How do I find a mediator?

You must hire a mediator who has been qualified by the Utah State Courts to perform the mediation. A list of these mediators is available on the Utah State Court Website roster of mediators. On the website the mediators are arranged by county so you can find the mediators who offer service in your area. Information regarding the mediator's hourly fee, any travel costs, and a brief biography are also included to help you make your decision. If you do not have access to the internet, you can call the Divorce Mediation Help Line at 1-800-620-6318.


Who pays the mediator?

The parties are responsible for identifying and paying a mediator to provide this service. Mediation costs are to be divided equally between the parties unless otherwise agreed upon by the parties or ordered by the court. If you feel you cannot afford to hire a mediator financial assistance is available. To request this assistance you must fill out a Divorce Mediation Income Survey.

This Income Survey is available on-line on our Divorce Mediation Program page or you can request one by calling the Divorce Mediation Help Line at 1-800-620-6318.


What is the time-line for mediation?

Parties should select and contact a mediator within 15 days of the contested answer being filed with the Court. The parties will then work with the mediator to decide when mediation sessions should begin but are asked to begin the process within 45 days.
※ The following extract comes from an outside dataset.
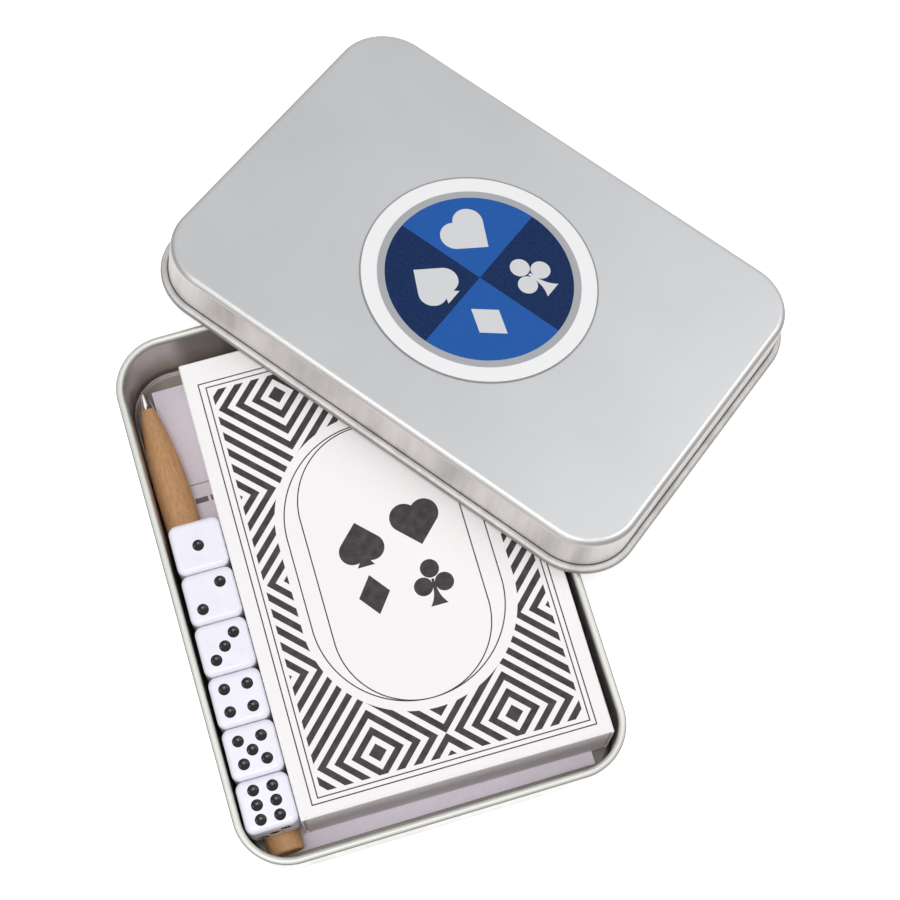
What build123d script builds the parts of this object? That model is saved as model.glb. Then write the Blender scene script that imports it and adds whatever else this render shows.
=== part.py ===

Can a case be excused from mediation?

Mediation is a process which requires all parties to feel safe and comfortable sharing their views. If a party in a divorce does not feel safe meeting with the other party or does not feel they can openly share their views, they may contact the Divorce Mediation Program Coordinator by calling the Divorce Mediation Help Line at 1-800-620-6318 to discuss their options. An application can be submitted in order to have the specifics of the case considered to be excused for good cause and is available online at In extreme cases, they may be excused from the requirement to participate in mediation.
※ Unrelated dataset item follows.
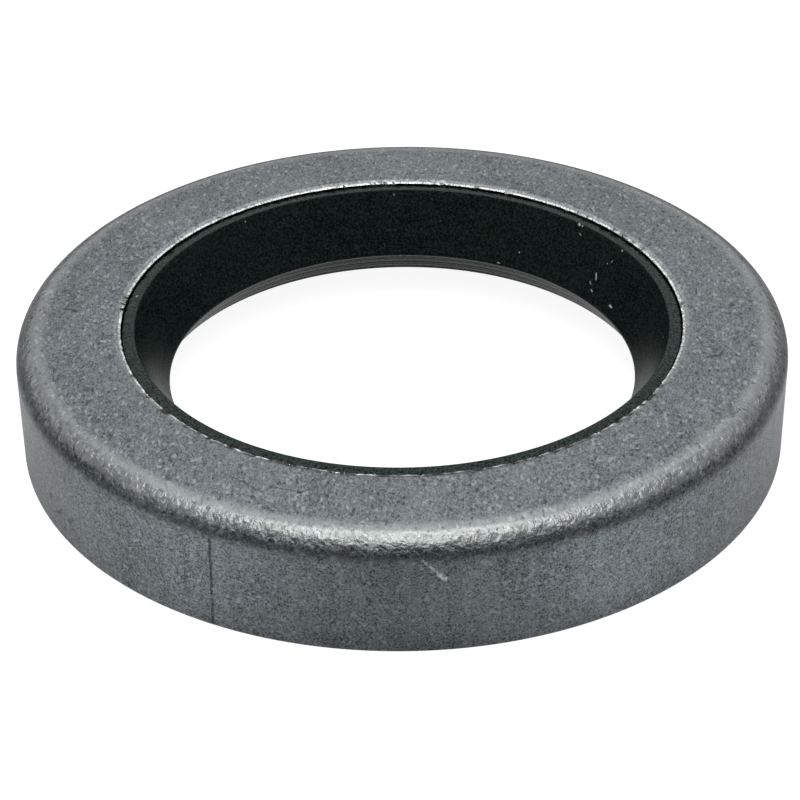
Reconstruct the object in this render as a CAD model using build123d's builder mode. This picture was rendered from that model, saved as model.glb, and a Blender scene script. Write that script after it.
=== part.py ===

In some cases one party may be living out of state or may be incarcerated. In these cases, parties are encouraged to contact a mediator to discuss the option of setting up mediation by phone. If a party feels their case is extreme, they may contact the Divorce Mediation Coordinator to discuss their options.


What happens if I reach an agreement in mediation?
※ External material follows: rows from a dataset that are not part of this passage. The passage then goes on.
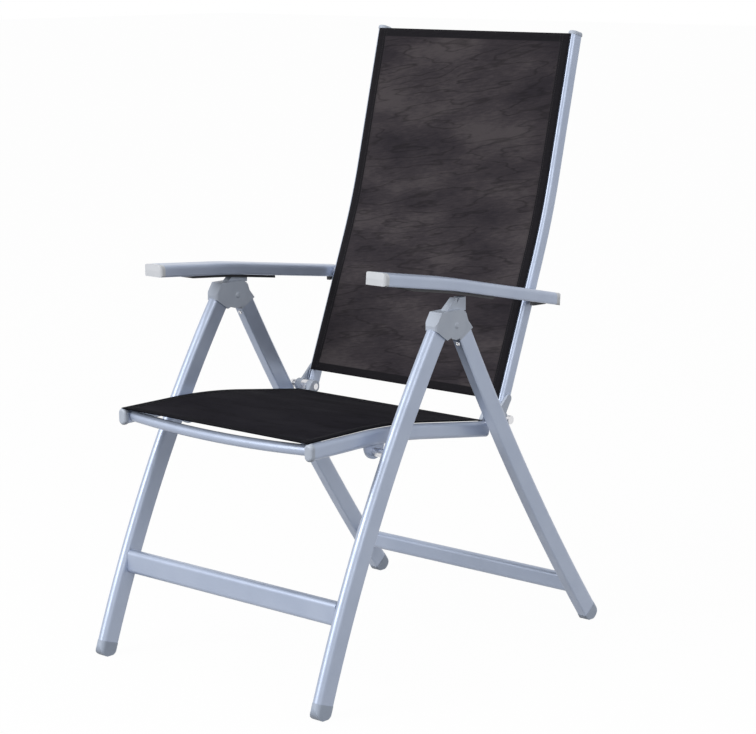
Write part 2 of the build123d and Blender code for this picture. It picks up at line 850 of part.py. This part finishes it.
keep_pair("seat_rail", seat_rail())
keep_pair("seat_bracket", seat_bracket())
keep_pair("seat_hinge_block", seat_hinge_block())
keep_pair("seat_hinge_pin", seat_hinge_pin())
front_path = rail_path(seat_rear, seat_knee, seat_front, seat_rail_x)
keep_pair("seat_end_cap", rail_cap(front_path, seat_cap_length))
bow_place = along(seat_front, seat_knee, bow_end_set)
keep("seat_front_bow", bow(bow_place, seat_rail_track, -bow_forward, bow_dip))
keep("seat_sling", sling(seat_rail_track, seat_front, seat_knee, sling_rear))
keep_pair("seat_keder", keder(seat_rail_x, seat_front, seat_knee, sling_rear))

keep_pair("back_hinge_sleeve", back_hinge_sleeve())

keep_pair("back_rail", back_rail())
keep_pair("back_hinge_fitting", back_hinge_fitting())
top_path = rail_path(back_foot, back_knee, back_top, back_rail_x)
keep_pair("back_top_cap", rail_cap(top_path, back_cap_length))
keep("back_top_bow", bow(along(back_top, back_knee, back_bow_drop), back_rail_track, back_bow_rearward, 0))
keep("back_sling", sling(back_rail_track, back_sling_foot, back_knee, back_top))
keep_pair("back_keder", keder(back_rail_x, back_sling_foot, back_knee, back_top))

keep_pair("armrest_bolt", arm_bolt())
keep_pair("armrest_sleeve", arm_sleeve())
keep_armrest("armrest_profile", armrest_profile())
keep_armrest("armrest_front_cap", armrest_front_cap_piece())
keep_armrest("armrest_rear_cap", armrest_rear_cap_piece())
keep_armrest("armrest_notch_rail_inner", notch_rail(-1))
keep_armrest("armrest_notch_rail_outer", notch_rail(1))
keep_armrest("armrest_lug", armrest_lug())

# The origin goes to the middle of the footprint, at the ground

front_edge = min(solid.bounding_box().min.Y for solid in nodes.values())
rear_edge = max(solid.bounding_box().max.Y for solid in nodes.values())
centre_shift = -(front_edge + rear_edge) / 2

os.makedirs("parts", exist_ok=True)
for name, solid in nodes.items():
    export_step(Pos(0, centre_shift, 0) * solid, "parts/" + name + ".step")

print("shift", centre_shift)
print("hinge", 0, centre_shift, hinge_height)
print("seat pivot", seat_pivot[0] + centre_shift, seat_pivot[1])
print("back hinge", back_hinge[0] + centre_shift, back_hinge[1])
print("armrest pivot", arm_pivot[0] + centre_shift, arm_pivot[1])
print("roller radius", roller_radius)
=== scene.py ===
import bpy
import numpy as np
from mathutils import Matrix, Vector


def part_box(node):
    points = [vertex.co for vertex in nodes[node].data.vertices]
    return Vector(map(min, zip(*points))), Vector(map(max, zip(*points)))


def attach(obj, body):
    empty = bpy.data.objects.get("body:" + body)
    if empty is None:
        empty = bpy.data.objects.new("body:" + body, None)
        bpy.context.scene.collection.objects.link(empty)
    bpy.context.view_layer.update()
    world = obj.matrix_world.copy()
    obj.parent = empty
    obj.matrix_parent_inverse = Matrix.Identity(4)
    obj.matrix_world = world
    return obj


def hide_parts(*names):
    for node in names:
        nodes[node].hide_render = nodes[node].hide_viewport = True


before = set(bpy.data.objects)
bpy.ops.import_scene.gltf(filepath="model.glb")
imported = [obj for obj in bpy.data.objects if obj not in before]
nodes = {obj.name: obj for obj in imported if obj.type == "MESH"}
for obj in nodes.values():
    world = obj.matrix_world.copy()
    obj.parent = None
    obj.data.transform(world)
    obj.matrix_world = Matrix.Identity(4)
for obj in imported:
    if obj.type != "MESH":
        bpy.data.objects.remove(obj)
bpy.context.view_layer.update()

# Looks of the reclining garden armchair. All lengths are in metres.

# The leg hinge and the back's hinge, which the camera, the slings and the screws are placed from
hinge_low, hinge_high = (np.array(corner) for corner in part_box("hinge_rivet_r"))
hinge = (hinge_low + hinge_high) / 2
pivot_low, pivot_high = (np.array(corner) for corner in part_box("back_hinge_sleeve_r"))
back_pivot = (pivot_low + pivot_high) / 2

# Camera, fitted to the photograph
camera_place = (2.6271, hinge[1] - 2.9168, 1.2483)
camera_azimuth = 40.938
camera_elevation = 10.609
camera_lens = 105.76
camera_sensor = 36.0

# Sling runs, in side view (y, z), with the bend where the two straight parts meet
seat_run = dict(
    near=(hinge[1] - 0.320, hinge[2] - 0.177),
    knee=(hinge[1] - 0.111, hinge[2] - 0.176),
    far=(back_pivot[1] - 0.029, back_pivot[2] - 0.01786),
)
back_run = dict(
    near=(back_pivot[1] + 0.0243, back_pivot[2] + 0.0246),
    knee=(back_pivot[1] + 0.1488, back_pivot[2] + 0.3457),
    far=(back_pivot[1] + 0.229, back_pivot[2] + 0.672),
)
rail_bend = 1.18
rail_half_depth = 0.014
sling_gap = 0.0003
sling_thickness = 0.0014
seat_width = 0.4456
back_width = 0.456
middle_dip = 0.0022
rows_along = 120
columns_across = 61

# Hems: their widths, how much they raise the cloth, and the points that catch the step
side_hem = 0.018
end_hem = 0.026
hem_height = 0.0007
hem_softness = 0.0005
hem_step_reach = 0.0021
hem_step_points = 7

# Stitches: two rows, one within the side hem and one past it
row_within = 0.0035
row_past = 0.0025
stitch_margin = 0.006
stitch_pitch = 0.0042
stitch_length = 0.0031
thread_radius = 0.00045
thread_end_turn = 0.15

# Screws on the rear legs, below the heads, in the hinge's side view
screw_radius = 0.0042
screw_height = 0.0022
screw_offset = 0.262
screw_behind_hinge = 0.0198
screw_below_hinge = 0.036
screw_normal = (0, -0.871, -0.490)
screw_tip_share = 0.02
recess_arm_share = 0.13
recess_reach_share = 0.62
recess_depth_share = 0.45

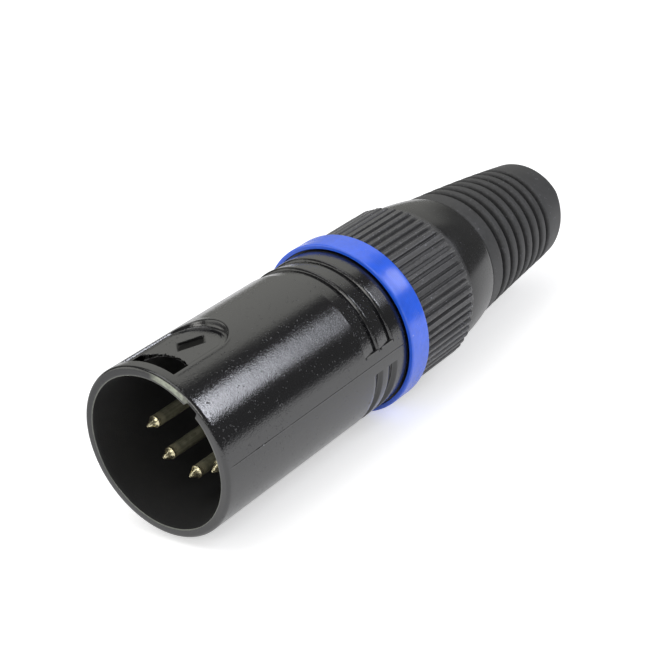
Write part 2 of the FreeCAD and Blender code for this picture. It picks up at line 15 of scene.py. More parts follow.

It is the hope of this program that you will be able to resolve your divorce using the mediation process. If you are able to resolve all or some of the issues, your mediator will provide you with a memorandum of understanding that outlines the agreements you have reached. It is then your responsibility to have these agreements written up in the form of a stipulation and order so they can be submitted to the court. In most cases, unless you understand the court requirements, parties will need the assistance of an attorney to draft the stipulation and order paperwork. If you cannot afford an attorney, you may want to investigate the legal aide resources in your community.


What happens if I don't reach an agreement in mediation?

If you are unable to reach any agreement in the mediation process, the mediator will provide you with a mediation disposition notice so that your case can move forward in the court process. A copy of this notice will also be sent to the court.


What if there is a protective order or a no contact order against either party?

If there is a protective order or any type of no contact order against either party in the case, this order must be modified to allow for the parties to meet in mediation. For information on modifying an existing order you can contact an attorney, legal aide or the court.